▶ **EXERCISE**
Copy each line of the listing below exactly.

▶ **SUPPLIED INFORMATION**
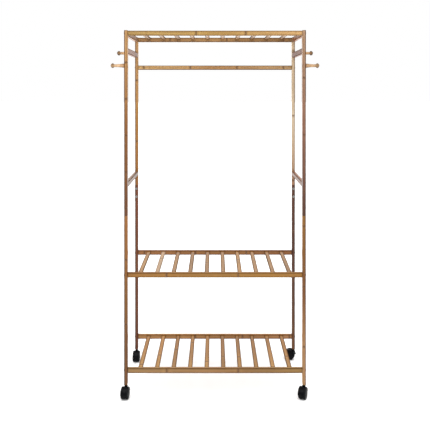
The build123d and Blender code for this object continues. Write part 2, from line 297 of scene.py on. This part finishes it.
def knot_marks(g, given, streak, shuffle):
    """Growth rings: a dark, uneven band, the stain round it and a paler swelling."""
    spacing = given["Knot Spacing"]
    wander = g.times(g.minus(streak, 0.5), ring_wander)
    turn = g.math("DIVIDE", g.minus(g.plus(given["Along"], wander), given["Knot At"]), spacing)
    far = g.ramp(g.math("ABSOLUTE", g.minus(turn, 0.5)), 0.8, 1.2)
    strength = g.minus(1.0, g.times(far, given["Knot Fade"]))
    turn = g.math("FRACT", g.plus(turn, shuffle))
    nearest = g.minus(0.5, g.math("ABSOLUTE", g.minus(turn, 0.5)))
    distance = g.times(nearest, spacing)
    return [g.times(g.ramp(distance, *band), strength) for band in (ring_band, stain_band, swelling_band)]


def edge_painted_shade(g, given, patch):
    """Painted shade along a bar's long edges, broken up by patches, and darker on the side that the edge
    side picks.
    """
    edge_across = g.minus(given["Half Across"], g.math("ABSOLUTE", given["Across"]))
    edge_deep = g.minus(given["Half Deep"], g.math("ABSOLUTE", given["Deep"]))
    square_edge = g.plus(edge_across, edge_deep)
    round_edge = g.minus(edge_across, square_edge)
    to_edge = g.times_plus(round_edge, given["Round"], square_edge)
    edge = g.math("SUBTRACT", 1.0, g.math("DIVIDE", to_edge, given["Edge Width"]), clamp=True)
    edge = g.times(g.ramp(edge, 0.0, 0.75), g.ramp(patch, 0.25, 0.6, 0.7, 1.0))
    sideways = g.math("DIVIDE", g.times(given["Across"], given["Edge Side"]), given["Half Across"])
    return g.times(edge, g.ramp(sideways, -0.6, 0.1, 0.5, 1.0))


def bar_tone(g, given):
    """The bar's own colour, which changes slowly from one end to the other."""
    share = g.math("DIVIDE", given["Along"], given["Half Length"])
    tone = g.mix(g.math("MAXIMUM", share, 0.0), given["Tone Middle"], given["Tone High"])
    return g.mix(g.math("MAXIMUM", g.times(share, -1.0), 0.0), tone, given["Tone Low"])


def bamboo_group():
    """Laminated bamboo: fibres, layers with glue lines, dark growth rings and end grain."""
    tree = bpy.data.node_groups.new("bamboo", "ShaderNodeTree")
    for name, kind in GROUP_INPUTS:
        tree.interface.new_socket(name, in_out="INPUT", socket_type=kind)
    for name, kind in GROUP_OUTPUTS:
        tree.interface.new_socket(name, in_out="OUTPUT", socket_type=kind)
    g = Graph(tree)
    given = g.add("NodeGroupInput").outputs
    along, across, deep, seed = (given[name] for name in ("Along", "Across", "Deep", "Seed"))

    # Each layer of the laminate has its own tone, and those below the first their own growth rings.
    layer_place = g.math("DIVIDE", g.plus(deep, given["Half Deep"]), layer_thickness)
    layer = g.math("FLOOR", layer_place)
    chance = g.add("ShaderNodeTexWhiteNoise", {"Vector": g.combine(layer, seed, 3.7)}, noise_dimensions="3D")
    chances = g.add("ShaderNodeSeparateColor", {"Color": chance.outputs["Color"]}).outputs
    buried = g.math("MINIMUM", g.math("MAXIMUM", layer, 0.0), 1.0)
    shuffle = g.times(chances[1], buried)
    glue = g.ramp(g.math("ABSOLUTE", g.minus(g.math("FRACT", layer_place), 0.5)), 0.46, 0.495)

    place = (g.plus(along, seed), across, deep)
    fibre = g.noise(stretched(g, place, fibre_scale), detail=3.0, roughness=0.6)
    streak = g.noise(stretched(g, place, streak_scale), detail=2.0)
    patch = g.noise(stretched(g, place, patch_scale), detail=3.0, roughness=0.6)
    cloud = g.noise(stretched(g, place, cloud_scale), detail=2.0)
    fleck = g.ramp(g.noise(stretched(g, place, fleck_scale), detail=1.0), 0.62, 0.72)
    ring, stain, swelling = knot_marks(g, given, streak, shuffle)
    edge = edge_painted_shade(g, given, patch)
    tone = bar_tone(g, given)

    # Fibres, streaks and patches lighten and darken the tone; darker wood is redder.
    value = 0.0
    patterns = ((fibre, fibre_weight), (streak, streak_weight), (patch, patch_weight))
    patterns += ((cloud, cloud_weight), (chances[0], layer_weight))
    for pattern, weight in patterns:
        value = g.times_plus(g.minus(pattern, 0.5), weight, value)
    value = g.times_plus(value, wood_contrast, 1.0)
    value = g.math("MAXIMUM", g.times(value, given["Gain"]), darkest)
    value = g.times(value, g.times_plus(swelling, swelling_lift, 1.0))
    # Painted shade: the edge shade darkens the wood along its long edges.
    value = g.times(value, g.times_plus(edge, g.times(given["Edge Shade"], -1.0), 1.0))
    spread = g.combine(value, g.math("POWER", value, green_power), g.math("POWER", value, blue_power))
    colour = g.mix(1.0, tone, spread, "MULTIPLY")
    colour = g.mix(g.times_plus(given["Gain"], pale_slope, pale_start, clamp=True), colour, pale_colour)
    colour = g.mix(g.times(stain, stain_cover), colour, stain_colour)
    colour = g.mix(g.times(ring, ring_cover), colour, ring_colour)
    colour = g.mix(g.times(fleck, fleck_cover), colour, fleck_colour)
    colour = g.mix(g.times(glue, glue_cover), colour, glue_colour)

    # Cut ends show the fibres as dark dots, and a painted shadow line darkens the wood where the bar meets
    # its neighbour.
    dots = g.add("ShaderNodeTexVoronoi", {"Vector": g.combine(across, deep, 0.0), "Scale": end_dot_scale})
    dot = g.ramp(dots.outputs["Distance"], 0.36, 0.16)
    end_colour = g.mix(dot, g.mix(1.0, tone, cut_tint, "MULTIPLY"), cut_dot_colour)
    cut = g.ramp(given["End"], 0.85, 0.95)
    colour = g.mix(cut, colour, end_colour)
    joint_painted_shadow = g.ramp(g.minus(given["Half Length"], g.math("ABSOLUTE", along)), *joint_shadow_band)
    colour = g.mix(g.times(joint_painted_shadow, joint_shadow_cover), colour, joint_shadow_colour)

    # Lacquer is duller over fibres and flecks, and worn off along edges and on cut ends.
    roughness = g.times_plus(fibre, 0.16, 0.34)
    roughness = g.times_plus(fleck, 0.12, roughness)
    roughness = g.times_plus(edge, 0.3, roughness)
    roughness = g.times_plus(cut, 0.2, roughness, clamp=True)
    coat = g.math("SUBTRACT", given["Gloss"], g.times(edge, wood_gloss), clamp=True)
    coat = g.times(coat, g.minus(1.0, g.times(cut, 0.7)))

    height = g.times(fibre, 0.35)
    for pattern, weight in ((fleck, -0.25), (swelling, 0.5), (ring, -0.7), (glue, -0.5)):
        height = g.times_plus(pattern, weight, height)

    result = g.add("NodeGroupOutput")
    g.feed(result.inputs["Color"], colour)
    g.feed(result.inputs["Roughness"], roughness)
    g.feed(result.inputs["Coat"], coat)
    g.feed(result.inputs["Normal"], g.bump(height, 0.5, bump_distance))
    return tree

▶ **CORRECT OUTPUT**
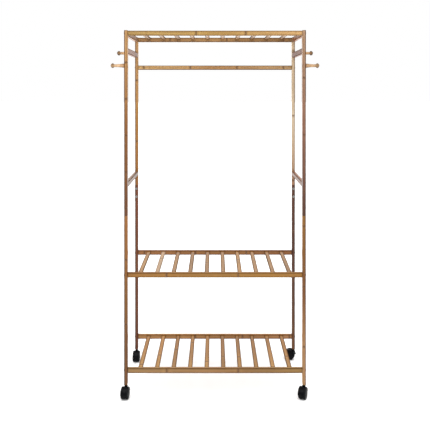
The build123d and Blender code for this object continues. Write part 2, from line 297 of scene.py on. This part finishes it.
def knot_marks(g, given, streak, shuffle):
    """Growth rings: a dark, uneven band, the stain round it and a paler swelling."""
    spacing = given["Knot Spacing"]
    wander = g.times(g.minus(streak, 0.5), ring_wander)
    turn = g.math("DIVIDE", g.minus(g.plus(given["Along"], wander), given["Knot At"]), spacing)
    far = g.ramp(g.math("ABSOLUTE", g.minus(turn, 0.5)), 0.8, 1.2)
    strength = g.minus(1.0, g.times(far, given["Knot Fade"]))
    turn = g.math("FRACT", g.plus(turn, shuffle))
    nearest = g.minus(0.5, g.math("ABSOLUTE", g.minus(turn, 0.5)))
    distance = g.times(nearest, spacing)
    return [g.times(g.ramp(distance, *band), strength) for band in (ring_band, stain_band, swelling_band)]


def edge_painted_shade(g, given, patch):
    """Painted shade along a bar's long edges, broken up by patches, and darker on the side that the edge
    side picks.
    """
    edge_across = g.minus(given["Half Across"], g.math("ABSOLUTE", given["Across"]))
    edge_deep = g.minus(given["Half Deep"], g.math("ABSOLUTE", given["Deep"]))
    square_edge = g.plus(edge_across, edge_deep)
    round_edge = g.minus(edge_across, square_edge)
    to_edge = g.times_plus(round_edge, given["Round"], square_edge)
    edge = g.math("SUBTRACT", 1.0, g.math("DIVIDE", to_edge, given["Edge Width"]), clamp=True)
    edge = g.times(g.ramp(edge, 0.0, 0.75), g.ramp(patch, 0.25, 0.6, 0.7, 1.0))
    sideways = g.math("DIVIDE", g.times(given["Across"], given["Edge Side"]), given["Half Across"])
    return g.times(edge, g.ramp(sideways, -0.6, 0.1, 0.5, 1.0))


def bar_tone(g, given):
    """The bar's own colour, which changes slowly from one end to the other."""
    share = g.math("DIVIDE", given["Along"], given["Half Length"])
    tone = g.mix(g.math("MAXIMUM", share, 0.0), given["Tone Middle"], given["Tone High"])
    return g.mix(g.math("MAXIMUM", g.times(share, -1.0), 0.0), tone, given["Tone Low"])


def bamboo_group():
    """Laminated bamboo: fibres, layers with glue lines, dark growth rings and end grain."""
    tree = bpy.data.node_groups.new("bamboo", "ShaderNodeTree")
    for name, kind in GROUP_INPUTS:
        tree.interface.new_socket(name, in_out="INPUT", socket_type=kind)
    for name, kind in GROUP_OUTPUTS:
        tree.interface.new_socket(name, in_out="OUTPUT", socket_type=kind)
    g = Graph(tree)
    given = g.add("NodeGroupInput").outputs
    along, across, deep, seed = (given[name] for name in ("Along", "Across", "Deep", "Seed"))

    # Each layer of the laminate has its own tone, and those below the first their own growth rings.
    layer_place = g.math("DIVIDE", g.plus(deep, given["Half Deep"]), layer_thickness)
    layer = g.math("FLOOR", layer_place)
    chance = g.add("ShaderNodeTexWhiteNoise", {"Vector": g.combine(layer, seed, 3.7)}, noise_dimensions="3D")
    chances = g.add("ShaderNodeSeparateColor", {"Color": chance.outputs["Color"]}).outputs
    buried = g.math("MINIMUM", g.math("MAXIMUM", layer, 0.0), 1.0)
    shuffle = g.times(chances[1], buried)
    glue = g.ramp(g.math("ABSOLUTE", g.minus(g.math("FRACT", layer_place), 0.5)), 0.46, 0.495)

    place = (g.plus(along, seed), across, deep)
    fibre = g.noise(stretched(g, place, fibre_scale), detail=3.0, roughness=0.6)
    streak = g.noise(stretched(g, place, streak_scale), detail=2.0)
    patch = g.noise(stretched(g, place, patch_scale), detail=3.0, roughness=0.6)
    cloud = g.noise(stretched(g, place, cloud_scale), detail=2.0)
    fleck = g.ramp(g.noise(stretched(g, place, fleck_scale), detail=1.0), 0.62, 0.72)
    ring, stain, swelling = knot_marks(g, given, streak, shuffle)
    edge = edge_painted_shade(g, given, patch)
    tone = bar_tone(g, given)

    # Fibres, streaks and patches lighten and darken the tone; darker wood is redder.
    value = 0.0
    patterns = ((fibre, fibre_weight), (streak, streak_weight), (patch, patch_weight))
    patterns += ((cloud, cloud_weight), (chances[0], layer_weight))
    for pattern, weight in patterns:
        value = g.times_plus(g.minus(pattern, 0.5), weight, value)
    value = g.times_plus(value, wood_contrast, 1.0)
    value = g.math("MAXIMUM", g.times(value, given["Gain"]), darkest)
    value = g.times(value, g.times_plus(swelling, swelling_lift, 1.0))
    # Painted shade: the edge shade darkens the wood along its long edges.
    value = g.times(value, g.times_plus(edge, g.times(given["Edge Shade"], -1.0), 1.0))
    spread = g.combine(value, g.math("POWER", value, green_power), g.math("POWER", value, blue_power))
    colour = g.mix(1.0, tone, spread, "MULTIPLY")
    colour = g.mix(g.times_plus(given["Gain"], pale_slope, pale_start, clamp=True), colour, pale_colour)
    colour = g.mix(g.times(stain, stain_cover), colour, stain_colour)
    colour = g.mix(g.times(ring, ring_cover), colour, ring_colour)
    colour = g.mix(g.times(fleck, fleck_cover), colour, fleck_colour)
    colour = g.mix(g.times(glue, glue_cover), colour, glue_colour)

    # Cut ends show the fibres as dark dots, and a painted shadow line darkens the wood where the bar meets
    # its neighbour.
    dots = g.add("ShaderNodeTexVoronoi", {"Vector": g.combine(across, deep, 0.0), "Scale": end_dot_scale})
    dot = g.ramp(dots.outputs["Distance"], 0.36, 0.16)
    end_colour = g.mix(dot, g.mix(1.0, tone, cut_tint, "MULTIPLY"), cut_dot_colour)
    cut = g.ramp(given["End"], 0.85, 0.95)
    colour = g.mix(cut, colour, end_colour)
    joint_painted_shadow = g.ramp(g.minus(given["Half Length"], g.math("ABSOLUTE", along)), *joint_shadow_band)
    colour = g.mix(g.times(joint_painted_shadow, joint_shadow_cover), colour, joint_shadow_colour)

    # Lacquer is duller over fibres and flecks, and worn off along edges and on cut ends.
    roughness = g.times_plus(fibre, 0.16, 0.34)
    roughness = g.times_plus(fleck, 0.12, roughness)
    roughness = g.times_plus(edge, 0.3, roughness)
    roughness = g.times_plus(cut, 0.2, roughness, clamp=True)
    coat = g.math("SUBTRACT", given["Gloss"], g.times(edge, wood_gloss), clamp=True)
    coat = g.times(coat, g.minus(1.0, g.times(cut, 0.7)))

    height = g.times(fibre, 0.35)
    for pattern, weight in ((fleck, -0.25), (swelling, 0.5), (ring, -0.7), (glue, -0.5)):
        height = g.times_plus(pattern, weight, height)

    result = g.add("NodeGroupOutput")
    g.feed(result.inputs["Color"], colour)
    g.feed(result.inputs["Roughness"], roughness)
    g.feed(result.inputs["Coat"], coat)
    g.feed(result.inputs["Normal"], g.bump(height, 0.5, bump_distance))
    return tree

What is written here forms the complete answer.